[petsc-dev] How do you get RIchardson?
Barry Smith
bsmith at mcs.anl.gov
Fri Sep 16 11:53:02 CDT 2011
This will take more research, the references you cite below are too cluttered with other considerations to be definitive.
In the current "Picard/Richardson" we have two cases
x^{n+1} = x^{n} - lambda F(x^{n}) the default and then
x^{n+1} = x^{n} + lambda d^{n} where d^{n} is obtained by applying any iterative procedure to SNESSolve(x^{n}) resulting in \hat{x}^{n+1} and then computing d^{n} = \hat{x}^{n+1} - x^{n}
There is an analogy with unpreconditioned Richardson in the linear case where F(x) = Ax - b hence F(x^{n}) = Ax^{n} - b and with preconditioned Richardson B(b - Ax^{n}) is equivalent to d^{n} = B(b - Ax^{n}) so one can easily win an argument that what we have implemented is a general "preconditioned" nonlinear Richardson that is a direct generalization of preconditioned Richardson for linear systems.

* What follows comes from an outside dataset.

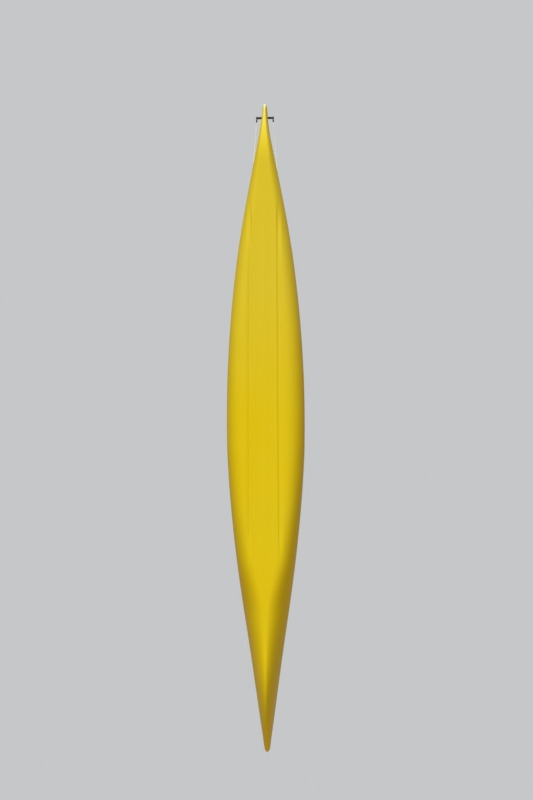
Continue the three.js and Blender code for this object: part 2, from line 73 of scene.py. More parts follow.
# Distance back from the bow tip, sheer height, deck crown, flat half width, power of the side curve
SHAPE = np.array([
    (0, 335, 6, 3, 1.7), (150, 323, 22, 3, 1.6), (300, 312, 38, 3, 1.55), (600, 291, 62, 3, 1.55),
    (1000, 264, 86, 12, 1.7), (1400, 247, 100, 82, 2.15), (1800, 237, 110, 128, 2.25),
    (2200, 233, 113, 143, 2.25), (2450, 232, 99, 145, 2.25), (2750, 232, 71, 145, 2.25),
    (3060, 232, 46, 143, 2.25), (3300, 232, 43, 135, 2.2), (3700, 235, 43, 112, 2.15),
    (4000, 238, 40, 82, 2.1), (4300, 244, 35, 50, 2.05), (4600, 252, 26, 26, 2.0),
    (4850, 261, 15, 9, 2.0), (5000, 268, 8, 4, 2.1), (5100, 272, 4, 3, 2.2),
]) / np.array([1000.0, 1000.0, 1000.0, 1000.0, 1.0])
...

What concerns me about calling it Picard is that different people use Picard to mean different things, for example Jed calls the iterative process for the nonlinear operator div K(u) grad u Picard when he does solves of div K(u^{n} grad u^{n+1}, then there is the whole business of Picard for ODEs. Do they all fit into the case above?
I admit I've never heard the term Richardson applied for nonlinear equations but I like the fact that we will have similar names for the linear and nonlinear cases: we will have nonlinear Richardson, nonlinear GMRES, nonlinear CG for SNES (all allowing nonlinear preconditioning) to go with the linear Richardson, GMRES, and CG (all allowing preconditioning). Neat and clean (of course we need to clarify everything well in the manual pages, maybe change SNESRICHARSON to SNESNRICHARDSON).
I'm willing to put back Picard but only if it makes sense.
Barry
On Sep 16, 2011, at 8:33 AM, Matthew Knepley wrote:
> http://petsc.cs.iit.edu/petsc/petsc-dev/rev/387e672db72a
>
> These are cite Picard for this method:
>
> http://math.fullerton.edu/mathews/n2003/picarditerationmod.html
> http://cdsweb.cern.ch/record/419580/files/ext-2000-010.pdf
> http://books.google.com/books/about/Computational_solution_of_nonlinear_oper.html?id=dexQAAAAMAAJ
> http://books.google.com/books?id=BVkbypnD0yUC&pg=PA87&lpg=PA87&dq=Terence+tao+picard&source=bl&ots=VQOpQbFsyn&sig=b-KdPdTXtenRi-dBPsLfdhHcPpY&hl=en&ei=1U9zTv2uFungiAKouuWzAg&sa=X&oi=book_result&ct=result&resnum=7&ved=0CD4Q6AEwBg#v=onepage&q&f=false
>
> Richardson is specifically for linear equations I thought.
>
> Matt
>
> --
> What most experimenters take for granted before they begin their experiments is infinitely more interesting than any results to which their experiments lead.